No wonder we now have an enormous underclass of self-described entrepreneurs and leaders – CEOs of one-person companies. A more accurate description is that they’re self-employed. They’ve abandoned the labor force by the millions, which is why we actually have the lowest workforce participation rate and fewest new business starts in three decades.

It seems the more we talk about entrepreneurship and leadership – not just talk but also generate, consume and propagate enormous amounts of content and communication – the less we actually do about it. No wonder. Everyone’s too busy blogging, reading, commenting, tweeting, sharing, posting and liking to get much done.

A couple of months ago, Stanford University business professor Jeffrey Pfeffer published a book called “Leadership BS: Fixing Workplaces and Careers One Truth at a Time.” Pfeffer’s premise is that what he calls “the multibillion dollar leadership industry” has done little to improve executive careers, toxic workplaces and employee engagement.

Of course that’s true. What’s also true is that amateurs now dominate the leadership genre and the content they generate is overwhelmingly BS. After all, the vast majority of information and communication propagated through blogs and social media is user-generated content dominated by popular myths, feel-good fads, inspirational fluff and pseudoscience.

But this issue goes so much deeper than that. Of course we’d all like our bosses to be effective people managers instead of dysfunctional tyrants who rose to their level of incompetence via the Peter Principle. We’d like them to be more motivating, empowering and respectful, rather than the abusive, egotistical jerks we so often find at the top.

There’s just one problem with that. We all want happy marriages, parents who are supportive and wise, families that don’t resemble dystopian sitcoms, communities where everyone gets along and cultures that aren’t divided by political factions and civil wars. What in the world makes us think we can control how our companies work when we can’t control how any other organization of two or more people functions?

Every organization on Earth is a construct of man and a function of the human condition, meaning it’s more about human psychology and relationships than anything else. As long as there are dysfunctional individuals and differences among us, there will be dysfunctional families, organizations, communities, cities, nations and yes, companies and their cultures.
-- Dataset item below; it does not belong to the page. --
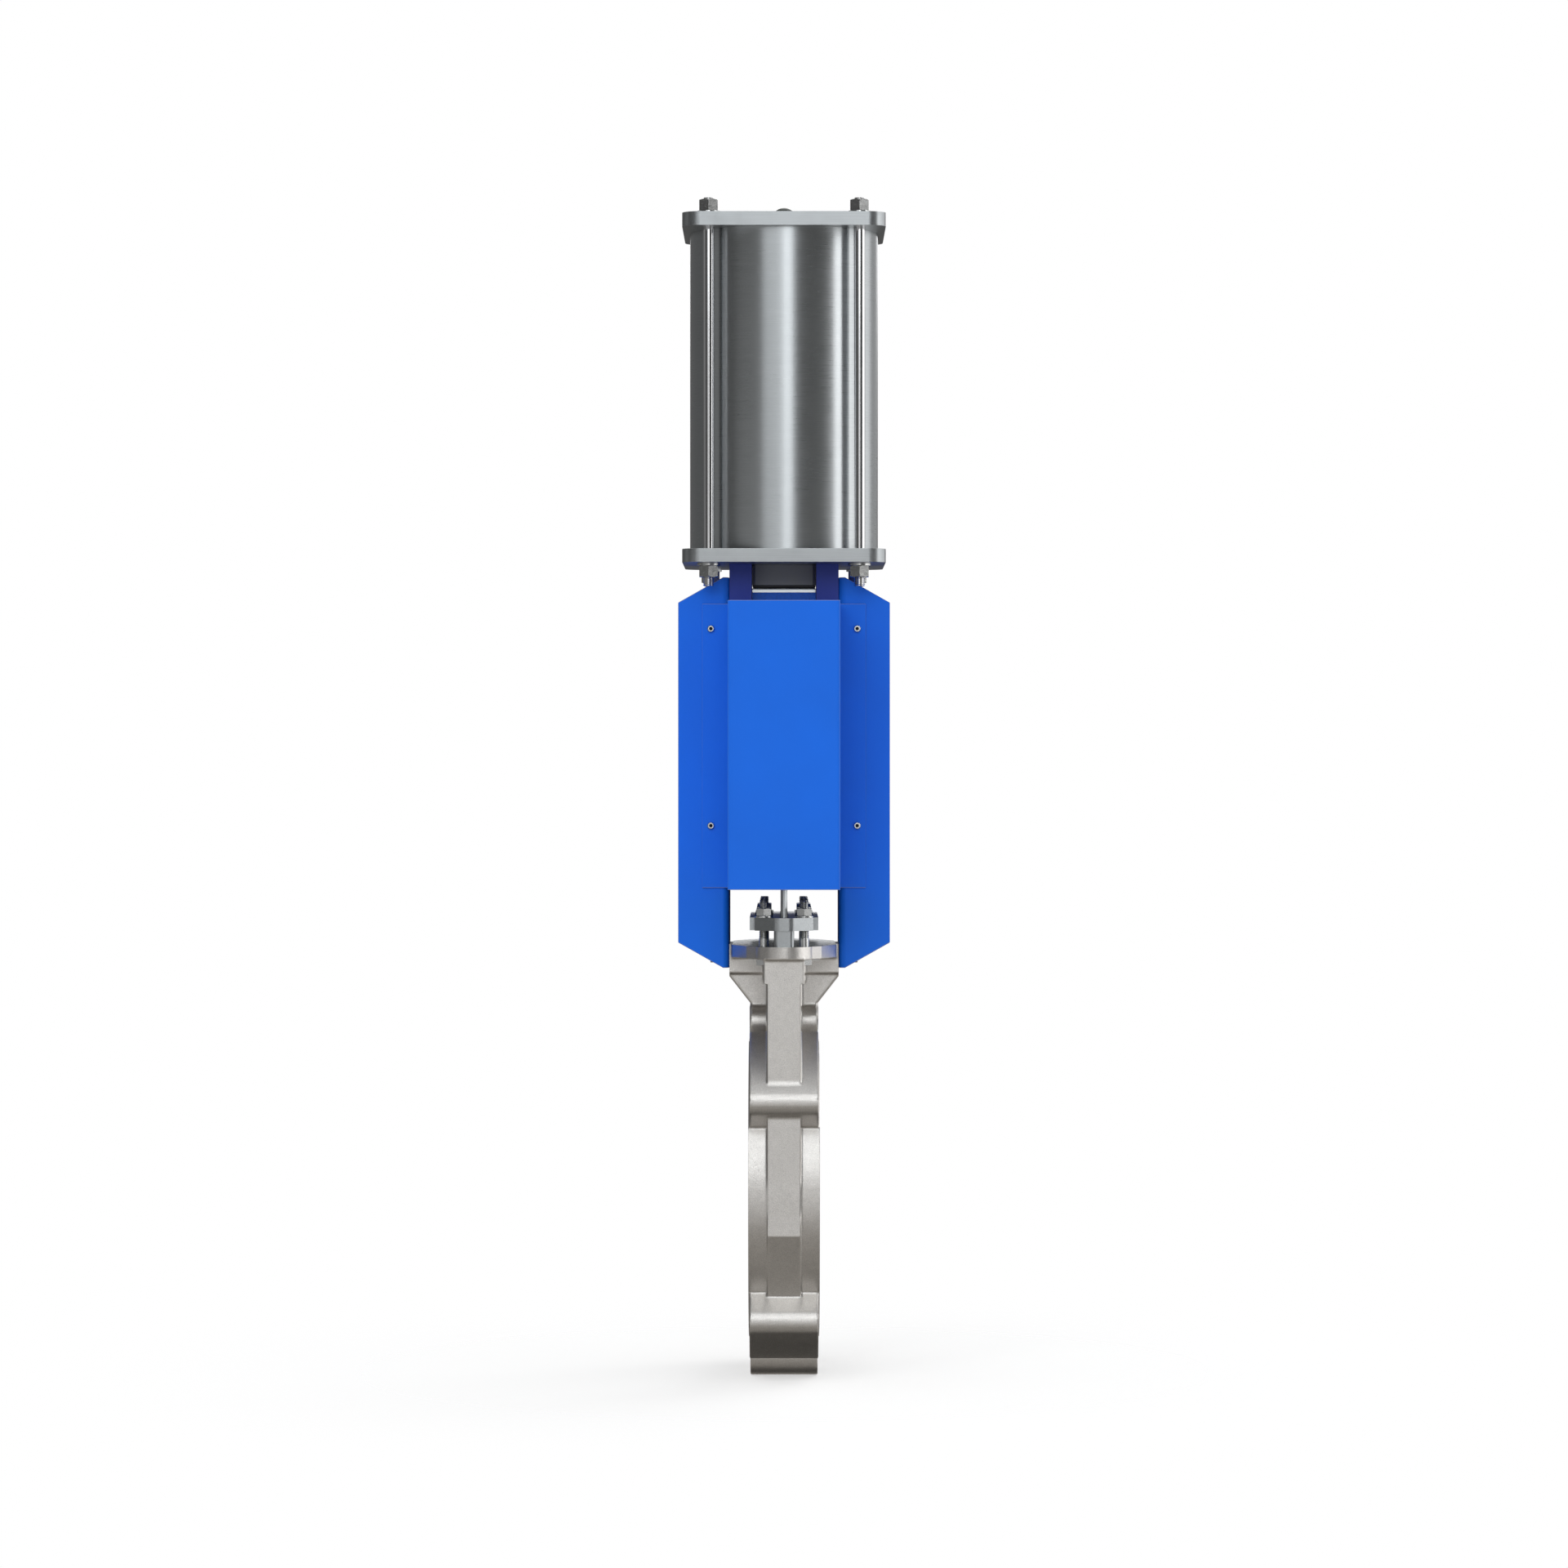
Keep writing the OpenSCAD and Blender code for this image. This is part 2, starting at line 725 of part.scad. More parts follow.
module tie_each(z) {
  for (x = [-tie_xy, tie_xy], y = [-tie_xy, tie_xy]) translate([x, y, z]) children();
}

module tie_rods() {
  z0 = head_z - tie_washer_t - tie_nut_h - 8;
  z1 = upper_top + tie_washer_t + tie_nut_h + 1.6;
  color(steel_c) tie_each(z0) {
    translate([0, 0, 0.8]) cylinder(d = tie_d, h = z1 - z0 - 1.6);
    cylinder(r1 = tie_d / 2 - 0.8, r2 = tie_d / 2, h = 0.8);
    translate([0, 0, z1 - z0 - 0.8]) cylinder(r1 = tie_d / 2, r2 = tie_d / 2 - 0.8, h = 0.8);
  }
}

module tie_rod_washers() {
  color(steel_c) {
    tie_each(upper_top) ring(tie_d / 2 + 0.2, tie_d, tie_washer_t);
    tie_each(head_z - tie_washer_t) ring(tie_d / 2 + 0.2, tie_d, tie_washer_t);
  }
}

module tie_rod_nuts() {
  r = tie_d / 2 + thread_gap;
  color(steel_c) {
    tie_each(upper_top + tie_washer_t) rotate(30) hex_nut(tie_nut_af, tie_nut_h, r);
    tie_each(head_z - tie_washer_t - tie_nut_h) rotate(30) hex_nut(tie_nut_af, tie_nut_h, r);
  }
}

module top_plug() {
  color(dark_c) translate([0, 0, upper_top]) {
    intersection() {
      sphere(r = dome_r);
      cylinder(r = dome_r + 1, h = dome_r + 1);
    }
    translate([0, 0, -head_t]) cylinder(r = plug_r - thread_gap, h = head_t + 1);
  }
}

// Moving parts

module piston() {
  r = bore_r - 0.08;
  color(steel_c) translate([0, 0, piston_z]) difference() {
    cylinder(r = r, h = piston_t);
    translate([0, 0, -1]) cylinder(r = rod_neck_r + run_gap, h = piston_t + 2);
    for (z = [4, piston_t - 9]) translate([0, 0, z]) ring(r - 6, r + 1, 5);
    translate([0, 0, piston_t / 2 - 3.5]) ring(r - 2.5, r + 1, 7);
  }
}

module piston_seals() {
  color(black_c) for (z = [4, piston_t - 9])
    translate([0, 0, piston_z + z]) ring(bore_r - 6.08, bore_r - 0.03, 5);
}

module piston_wear_ring() {
  color(white_c) translate([0, 0, piston_z + piston_t / 2 - 3.5])
    ring(bore_r - 2.58, bore_r - 0.05, 7);
}

module piston_rod() {
  color(steel_c) {
    translate([0, 0, coupling_z1]) cylinder(r = rod_r, h = piston_z - coupling_z1);
    translate([0, 0, coupling_z1 - 26]) cylinder(r = rod_thread_r, h = 27);
    translate([0, 0, piston_z - 1]) cylinder(r = rod_neck_r, h = piston_t + piston_nut_h + 3);
  }
}

module piston_nut() {
  color(steel_c) translate([0, 0, piston_top]) hex_nut(30, piston_nut_h, rod_neck_r + thread_gap);
}

module coupling() {
  c = coupling_bevel_h;
  c2 = coupling_bevel_in;
  color(steel_c) difference() {
    intersection() {
      translate([-coupling_x, -coupling_y, coupling_z0])
        cube([2 * coupling_x, 2 * coupling_y, coupling_z1 - coupling_z0]);
      along_x(3 * coupling_x) polygon([
        [-coupling_y, coupling_z0], [coupling_y, coupling_z0], [coupling_y, coupling_z1 - c],
        [coupling_y - c2, coupling_z1], [-coupling_y + c2, coupling_z1],
        [-coupling_y, coupling_z1 - c]
      ]);
    }
    translate([-gate_t / 2 - run_gap, -2 * coupling_y, coupling_z0 - 1])
      cube([gate_t + 2 * run_gap, 4 * coupling_y, slot_h + 1]);
    translate([0, 0, coupling_z1 - 26]) cylinder(r = rod_thread_r + thread_gap, h = 40);
    for (y = [-pin_y, pin_y]) translate([0, y, pin_z])
      x_cyl(pin_d / 2 + bolt_gap / 2, -2 * coupling_x, 2 * coupling_x);
  }
}

module pin_each(x) {
  for (y = [-pin_y, pin_y]) translate([x, y, pin_z]) rotate([0, 90, 0]) rotate(30) children();
}

module coupling_bolts() {
  w = 2.5;
  color(steel_c) pin_each(-coupling_x - w) {
    translate([0, 0, -7.5]) hex(pin_head_af, 7.5);
    translate([0, 0, -eps]) cylinder(d = pin_d, h = 2 * coupling_x + 2 * w + pin_nut_h + 1.5);
  }
}

module coupling_washers() {
  color(steel_c) {
    pin_each(-coupling_x - 2.5) ring(pin_d / 2 + 0.2, 12, 2.5);
    pin_each(coupling_x) ring(pin_d / 2 + 0.2, 12, 2.5);
  }
}

module coupling_nuts() {
  color(steel_c) pin_each(coupling_x + 2.5) hex_nut(pin_head_af, pin_nut_h, pin_d / 2 + thread_gap);
}

module gate() {
  color(steel_c) difference() {
    along_x(gate_t) {
      translate([0, gate_arc_z]) circle(d = gate_w, $fn = 180);
      translate([-gate_w / 2, gate_arc_z]) square([gate_w, gate_z1 - gate_arc_z]);
    }
    for (y = [-pin_y, pin_y]) translate([0, y, pin_z])
      x_cyl(pin_d / 2 + bolt_gap / 2, -2 * coupling_x, 2 * coupling_x);
  }
}

body();
seat_seal();
seat_retainer();
gate_guides();
packing_rings();
gland_follower();
gland_bolts();
gland_washers();
gland_nuts();
yoke_plate_left();
yoke_plate_right();
yoke_studs();
yoke_washers();
yoke_spring_washers();
yoke_nuts();
guard_front();
guard_rear();
guard_screws();
head_blocks();
block_screws();
lower_head();
rod_guide();
guide_screws();
rod_bush();
rod_seal();
rod_wiper();
cylinder_tube();
tube_gaskets();
tie_rods();
tie_rod_washers();
tie_rod_nuts();
upper_head();
top_plug();
piston();
piston_seals();
piston_wear_ring();
piston_rod();
piston_nut();
coupling();
coupling_bolts();
coupling_washers();
coupling_nuts();
gate();
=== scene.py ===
"""Looks of a pneumatic knife gate valve, built round its packed frame."""

import math

import bmesh
import bpy
import numpy as np
from bpy.props import FloatProperty, FloatVectorProperty, IntProperty, PointerProperty
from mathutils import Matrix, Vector


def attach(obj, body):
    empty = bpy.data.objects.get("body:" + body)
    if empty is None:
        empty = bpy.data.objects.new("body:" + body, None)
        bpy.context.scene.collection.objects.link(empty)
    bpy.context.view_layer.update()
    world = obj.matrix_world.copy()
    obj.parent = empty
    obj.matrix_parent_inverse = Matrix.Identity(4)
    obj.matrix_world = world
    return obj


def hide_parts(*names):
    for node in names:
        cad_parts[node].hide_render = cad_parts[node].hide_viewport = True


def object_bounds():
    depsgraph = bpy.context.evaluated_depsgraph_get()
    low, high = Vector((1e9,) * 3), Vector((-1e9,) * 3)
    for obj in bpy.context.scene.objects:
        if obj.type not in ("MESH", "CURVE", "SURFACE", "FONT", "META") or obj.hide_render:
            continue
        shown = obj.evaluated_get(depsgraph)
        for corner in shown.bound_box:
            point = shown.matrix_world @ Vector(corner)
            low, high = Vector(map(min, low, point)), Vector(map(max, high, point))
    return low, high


bl_info = {
    "name": "Knife gate valve",
    "version": (1, 0, 0),
    "blender": (4, 5, 0),
    "location": "View3D > Sidebar > Valve",
    "description": "Casting, sheet metal, fasteners and finishes of a knife gate valve",
    "category": "Object",
}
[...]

That’s why the same ideals that built a great culture can also build great companies. Concepts like freedom, meritocracy, competition, personal accountability and transparency are all critical to free markets. Employees thrive at companies like Amazon (NASDAQ:AMZN) and Apple (NASDAQ:AAPL) because they’re built on a foundation of principles that are very similar to those that built this nation.

But there’s a catch. Even if CEOs could know all there is to know about business, markets, products, technology, finance, economics and management, there’s still a complex set of variables we simplistically call the human element that determines how they run their companies. And you simply can’t regulate or legislate that or risk losing what makes free markets work.

Truth is, of the hundreds of successful founders, executives and VCs I’ve known over the decades, none ever attributed their accomplishments to a book, a coach, a professor or an inspirational speaker. It’s all about smarts, guts, good behavior, smart decisions and experience. And while they all had mentors who helped them along the way, they were those who came before them, not amateurs with fancy labels.